Back in Saudi Arabia, Mr. bin Laden was indignant with corruption in the government and became enraged when King Fahd let American forces, with their rock music and Christian and Jewish troops, wage the Persian Gulf war from Saudi soil in early 1991. After the conflict he moved back to Afghanistan, but did not stay long. He told associates that Saudi Arabia had hired Pakistani operatives to kill him.

Still, Mr. bin Laden moved in 1991 to Sudan, where a militant Islamic government had taken power. Over the next five years, he may have multiplied his fortune and built a group that combined business with holy war under the umbrella of Al Qaeda.

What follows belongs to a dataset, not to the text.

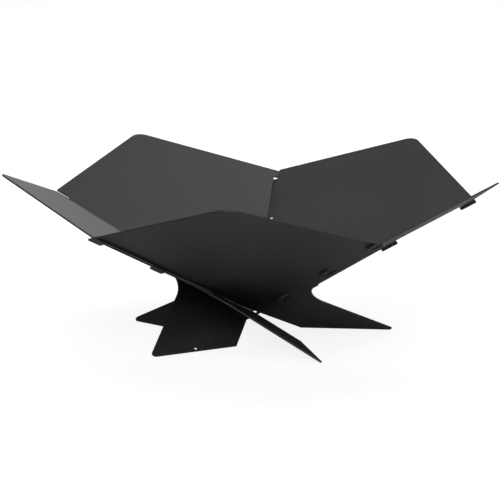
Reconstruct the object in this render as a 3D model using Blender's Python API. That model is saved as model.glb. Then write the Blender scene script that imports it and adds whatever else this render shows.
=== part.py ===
"""Fire pit of five identical flat steel plates that hook into each other.

Each plate is one laser-cut sheet: a wall with a pointed top, three hooks down its left edge, three slots
down its right edge for the hooks of the next plate, and a leg that runs on below that next plate.
All lengths are in metres and +Z is up. The pit stands on the plane z = 0, with the middle of its bounding
box over the origin.
"""
from math import acos, atan, atan2, ceil, cos, pi, radians, sin, tan

import bmesh
import bpy
from mathutils import Euler, Vector

# The ring of plates, named as seen by someone in front of the pit
PLATE_NAMES = ("front_plate", "right_plate", "back_right_plate", "back_left_plate", "left_plate")
WALL_SLOPE = radians(30.6)
SHEET = 0.002
CLEARANCE = 0.0003

# The wall: its rim leaves each joint square and the two halves meet in a rounded point
JOINT_LENGTH = 0.350
APEX_RADIUS = 0.024

# The leg: a band that slants down to the right, cut off level at the foot
LEG_WIDTH = 0.1037
LEG_ANGLE = radians(50.3)
LEG_CENTRE_GAP = 0.0080
FOOT_DROP = 0.0594
FOOT_TIP_RADIUS = 0.005
NOTCH_RADIUS = 0.066

# The hooks on the left edge
HOOK_COUNT = 3
HOOK_PITCH = 0.127
HOOK_LENGTH = 0.025
TOE_LENGTH = 0.0085
TOE_DEPTH = 0.0065
HOOK_CORNER_RADIUS = 0.0018

# The slots in the right edge, and the metal beyond them
CATCH = 0.002
SLIDE = 0.006
SLOT_INNER_PLAY = 0.0012
SLOT_CORNER_RADIUS = 0.0008
MARGIN_WALL = 0.0074
HORN_WIDTH = 0.0026

# The hole that the plate hangs from while it is coated
HANG_HOLE_RADIUS = 0.0025
HANG_HOLE_INSET = 0.0048

# Largest distance between a round stretch and the straight sides that stand for it
ARC_SAG = 0.00003

# Angles that follow from the number of plates and their slope
HALF_TURN = pi / len(PLATE_NAMES)
JOINT_LEAN = atan(tan(HALF_TURN) * cos(WALL_SLOPE))
FOLD = acos(sin(WALL_SLOPE) ** 2 * cos(2 * HALF_TURN) + cos(WALL_SLOPE) ** 2)

# Where the square-cut sheet passes its neighbour, measured across the joint line
EDGE_SETBACK = (SHEET * cos(FOLD) + CLEARANCE) / sin(FOLD)
SHOULDER = (SHEET + CLEARANCE) / sin(FOLD)

LEFT_ALONG = Vector((-sin(JOINT_LEAN), cos(JOINT_LEAN)))
LEFT_ACROSS = Vector((-cos(JOINT_LEAN), -sin(JOINT_LEAN)))
RIGHT_ALONG = Vector((sin(JOINT_LEAN), cos(JOINT_LEAN)))
RIGHT_ACROSS = Vector((cos(JOINT_LEAN), -sin(JOINT_LEAN)))
LEG_DOWN = Vector((cos(LEG_ANGLE), -sin(LEG_ANGLE)))
LEG_OUTWARD = Vector((sin(LEG_ANGLE), cos(LEG_ANGLE)))
LEVEL = Vector((1.0, 0.0))
UPRIGHT = Vector((0.0, 1.0))


def at_left_joint(along, across):
    """Point of the plate, measured along the left joint line from the centre and outwards across it."""
    return LEFT_ALONG * along + LEFT_ACROSS * across


def at_right_joint(along, across):
    """Point of the plate, measured along the right joint line from the centre and outwards across it."""
    return RIGHT_ALONG * along + RIGHT_ACROSS * across


def crossing(point, direction, other_point, other_direction):
    """Point where two lines of the plate cross."""
    turn = direction.cross(other_direction)
    return point + direction * ((other_point - point).cross(other_direction) / turn)


def round_corners(corners):
    """Outline through (point, radius) corners, each radius limited by the shorter side beside it."""
    outline = []
    for index, (corner, radius) in enumerate(corners):
        before = corners[index - 1][0] - corner
        after = corners[(index + 1) % len(corners)][0] - corner
        half_angle = before.angle(after) / 2
        room = min(before.length, after.length) / 2
        radius = min(radius, room * tan(half_angle))
        if radius <= 0:
            outline.append(corner)
            continue
        reach = radius / tan(half_angle)
        start = corner + before.normalized() * reach
        end = corner + after.normalized() * reach
        inward = (before.normalized() + after.normalized()).normalized()
        centre = corner + inward * (radius / sin(half_angle))
        outline.extend(arc(centre, start, end))
    return outline


def arc(centre, start, end):
    """Points of the shorter arc about centre from start to end."""
    spoke = start - centre
    across = Vector((-spoke.y, spoke.x))
    sweep = atan2(across.dot(end - centre), spoke.dot(end - centre))
    steps = ceil(abs(sweep) / side_angle(spoke.length))
    turns = [sweep * step / steps for step in range(steps + 1)]
    return [centre + spoke * cos(turn) + across * sin(turn) for turn in turns]


def side_angle(radius):
    """Angle that one straight side of a round stretch may cover."""
    return 2 * acos(1 - ARC_SAG / radius)


def leg_inner_line():
    """Point on the edge of the leg that faces the centre of the pit."""
    return LEG_OUTWARD * LEG_CENTRE_GAP


def leg_outer_line():
    """Point on the edge of the leg that faces outwards."""
    return LEG_OUTWARD * (LEG_CENTRE_GAP + LEG_WIDTH)


def wall_start():
    """Lower end of the left edge, where the inner edge of the leg cuts it off."""
    return crossing(leg_inner_line(), LEG_DOWN, at_left_joint(0, -EDGE_SETBACK), LEFT_ALONG)


def hook_tops():
    """Distances of the hooks' upper ends along the joint, the first one flush with the rim."""
    return [JOINT_LENGTH - HOOK_PITCH * number for number in range(HOOK_COUNT)]


def hook_corners(top):
    """Corners of one hook, upwards: a neck at its upper end and a toe that points down."""
    neck_foot = top - HOOK_LENGTH + TOE_LENGTH
    tip = SHOULDER + TOE_DEPTH
    return [
        (at_left_joint(neck_foot, -EDGE_SETBACK), SLOT_CORNER_RADIUS),
        (at_left_joint(neck_foot, SHOULDER), SLOT_CORNER_RADIUS),
        (at_left_joint(top - HOOK_LENGTH, SHOULDER), HOOK_CORNER_RADIUS),
        (at_left_joint(top - HOOK_LENGTH, tip), HOOK_CORNER_RADIUS),
        (at_left_joint(top, tip), HOOK_CORNER_RADIUS),
    ]


def left_edge():
    """The left edge from the leg to the rim, with its hooks."""
    corners = [(wall_start(), 0)]
    rim_hook, *lower_hooks = hook_tops()
    for top in reversed(lower_hooks):
        corners += hook_corners(top)
        corners.append((at_left_joint(top, -EDGE_SETBACK), SLOT_CORNER_RADIUS))
    return corners + hook_corners(rim_hook)


def slot_corners(bottom, top):
    """Corners of the cut that a hook goes through, upwards round the cut."""
    inner = -EDGE_SETBACK - SLOT_INNER_PLAY
    return [
        (at_right_joint(top, inner), SLOT_CORNER_RADIUS),
        (at_right_joint(bottom, inner), SLOT_CORNER_RADIUS),
        (at_right_joint(bottom, SHOULDER), SLOT_CORNER_RADIUS),
        (at_right_joint(top, SHOULDER), SLOT_CORNER_RADIUS),
    ]


def right_edge():
    """The rim slot, which is open upwards, the horn beside it, the margin, the notch and the leg."""
    slot_floor = hook_tops()[0] - HOOK_LENGTH + CATCH
    (rim_in, _), floor_in, floor_out, (rim_out, _) = slot_corners(slot_floor, JOINT_LENGTH)
    horn = at_right_joint(JOINT_LENGTH, SHOULDER + HORN_WIDTH)
    margin = at_right_joint(0, SHOULDER + MARGIN_WALL)
    sole = UPRIGHT * -FOOT_DROP
    return [
        (rim_in, 0), floor_in, floor_out, (rim_out, 0), (horn, 0),
        (crossing(horn, UPRIGHT, margin, RIGHT_ALONG), 0),
        (crossing(margin, RIGHT_ALONG, leg_outer_line(), LEG_DOWN), NOTCH_RADIUS),
        (crossing(leg_outer_line(), LEG_DOWN, sole, LEVEL), FOOT_TIP_RADIUS),
        (crossing(leg_inner_line(), LEG_DOWN, sole, LEVEL), 0),
    ]


def plate_outline():
    """The plate's outer contour, clockwise from the lower end of its left edge."""
    apex = UPRIGHT * (JOINT_LENGTH / cos(JOINT_LEAN))
    return round_corners(left_edge() + [(apex, APEX_RADIUS)] + right_edge())


def closed_slots():
    """Contours of the slots below the rim slot."""
    contours = []
    for top in hook_tops()[1:]:
        contours.append(round_corners(slot_corners(top - HOOK_LENGTH + CATCH, top + SLIDE)))
    return contours


def hang_hole():
    """Contour of the small hole in the middle of the foot's straight edge."""
    sole = UPRIGHT * -FOOT_DROP
    heel = crossing(leg_inner_line(), LEG_DOWN, sole, LEVEL)
    point = crossing(leg_outer_line(), LEG_DOWN, sole, LEVEL)
    toe = point - LEVEL * (FOOT_TIP_RADIUS / tan(LEG_ANGLE / 2))
    centre = (heel + toe) / 2 + UPRIGHT * HANG_HOLE_INSET
    sides = ceil(2 * pi / side_angle(HANG_HOLE_RADIUS))
    turns = [2 * pi * side / sides for side in range(sides)]
    return [centre + Vector((cos(turn), sin(turn))) * HANG_HOLE_RADIUS for turn in turns]


def add_contour(curve, points):
    """Closed straight-sided spline through the points, lifted so that the inner face is at zero."""
    spline = curve.splines.new("POLY")
    spline.points.add(len(points) - 1)
    for spline_point, point in zip(spline.points, points):
        spline_point.co = (point.x, point.y, 0.0, 1.0)
    spline.use_cyclic_u = True


def plate_mesh():
    """The cut sheet as one mesh: inner face at z = 0, outer face at z = SHEET."""
    curve = bpy.data.curves.new("plate_contours", "CURVE")
    curve.dimensions = "2D"
    curve.fill_mode = "BOTH"
    curve.extrude = SHEET / 2
    for contour in [plate_outline(), *closed_slots(), hang_hole()]:
        add_contour(curve, contour)
    blank = bpy.data.objects.new("plate_blank", curve)
    bpy.context.scene.collection.objects.link(blank)
    evaluated = blank.evaluated_get(bpy.context.evaluated_depsgraph_get())
    mesh = bpy.data.meshes.new_from_object(evaluated)
    mesh.name = "plate"
    bpy.data.objects.remove(blank)
    work = bmesh.new()
    work.from_mesh(mesh)
    bmesh.ops.remove_doubles(work, verts=work.verts, dist=1e-6)
    bmesh.ops.translate(work, verts=work.verts, vec=(0, 0, SHEET / 2))
    bmesh.ops.recalc_face_normals(work, faces=work.faces)
    work.to_mesh(mesh)
    work.free()
    return mesh


def powder_coat():
    """Matt black powder coat."""
    material = bpy.data.materials.new("black_powder_coat")
    material.use_nodes = True
    shader = material.node_tree.nodes["Principled BSDF"]
    shader.inputs["Base Color"].default_value = (0.022, 0.021, 0.021, 1.0)
    shader.inputs["Roughness"].default_value = 0.55
    shader.inputs["Metallic"].default_value = 0.0
    return material


def plate_turn(number):
    """Rotation of a plate: outer face down and outwards, turned to its side of the ring."""
    return Euler((pi - WALL_SLOPE, 0, 2 * HALF_TURN * number))


def ring_middle(mesh):
    """Middle of the ring's bounding box, seen from above, with the centre point at zero."""
    turns = [plate_turn(number) for number in range(len(PLATE_NAMES))]
    corners = [turn.to_matrix() @ vertex.co for turn in turns for vertex in mesh.vertices]
    across = [corner.x for corner in corners]
    deep = [corner.y for corner in corners]
    return (min(across) + max(across)) / 2, (min(deep) + max(deep)) / 2


def build():
    """The five plates round the centre point, over the middle of the box that they fill."""
    for old in list(bpy.data.objects):
        bpy.data.objects.remove(old)
    collection = bpy.data.collections.new("fire_pit")
    bpy.context.scene.collection.children.link(collection)
    mesh = plate_mesh()
    mesh.materials.append(powder_coat())
    middle_x, middle_y = ring_middle(mesh)
    height = FOOT_DROP * sin(WALL_SLOPE) + SHEET * cos(WALL_SLOPE)
    for number, name in enumerate(PLATE_NAMES):
        plate = bpy.data.objects.new(name, mesh)
        plate.rotation_euler = plate_turn(number)
        plate.location = (-middle_x, -middle_y, height)
        collection.objects.link(plate)


build()
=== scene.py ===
from math import cos, pi, radians, sin

import bmesh
import bpy
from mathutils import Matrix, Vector


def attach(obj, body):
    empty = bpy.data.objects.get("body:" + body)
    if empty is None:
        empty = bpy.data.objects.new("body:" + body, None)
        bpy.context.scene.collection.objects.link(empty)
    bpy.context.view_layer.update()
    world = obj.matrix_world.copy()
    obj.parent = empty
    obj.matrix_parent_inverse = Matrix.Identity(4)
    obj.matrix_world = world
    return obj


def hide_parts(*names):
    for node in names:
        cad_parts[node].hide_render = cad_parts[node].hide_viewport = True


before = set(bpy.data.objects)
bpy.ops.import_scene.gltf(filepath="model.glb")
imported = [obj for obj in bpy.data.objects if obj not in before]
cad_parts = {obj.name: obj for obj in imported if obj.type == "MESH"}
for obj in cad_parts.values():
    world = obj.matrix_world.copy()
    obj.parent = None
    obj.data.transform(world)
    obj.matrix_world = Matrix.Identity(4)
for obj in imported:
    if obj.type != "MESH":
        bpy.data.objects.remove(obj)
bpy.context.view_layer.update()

# The plates. Five sheets of 2 mm mild steel, laser cut alike, deburred and powder coated matt black.
# Each is hooked through the slots of the one beside it, and its leg runs on below that neighbour.
# One plate is softened along its arrises, and the ring rule turns it to its five places.
PLATE_NAMES = ("front_plate", "right_plate", "back_right_plate", "back_left_plate", "left_plate")
WELD_DISTANCE = 1e-6
ARRIS_RADIUS = 0.00035
ARRIS_STEPS = 3
FLAT_ANGLE = radians(0.5)
ARRIS_ANGLE = radians(40)
SMOOTH_ANGLE = radians(35)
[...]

Jamal Ahmed al-Fadl, who described himself as Mr. bin Laden's paymaster, told a federal court in Manhattan last February that Al Qaeda was comparable to a modern corporation, with a finance committee, investments, and a network of profitable ventures.

American agents first came upon the global ambitions of Mr. bin Laden in 1993 while investigating the World Trade Center bombing, though evidence of his direct involvement is not conclusive.

In 1994, Saudi Arabia revoked his citizenship and his family disowned him. Islamic leaders in other countries, offended that he used Islam to justify murder, disavowed him.

By then, American officials regarded Mr. bin Laden as a stateless sponsor of terrorism. Washington pressed Sudan to expel him, and in 1996 succeeded. He went back to Afghanistan. Before long, the Taliban was letting him use the country as what Mr. Anas called a "jihad camp for the world.".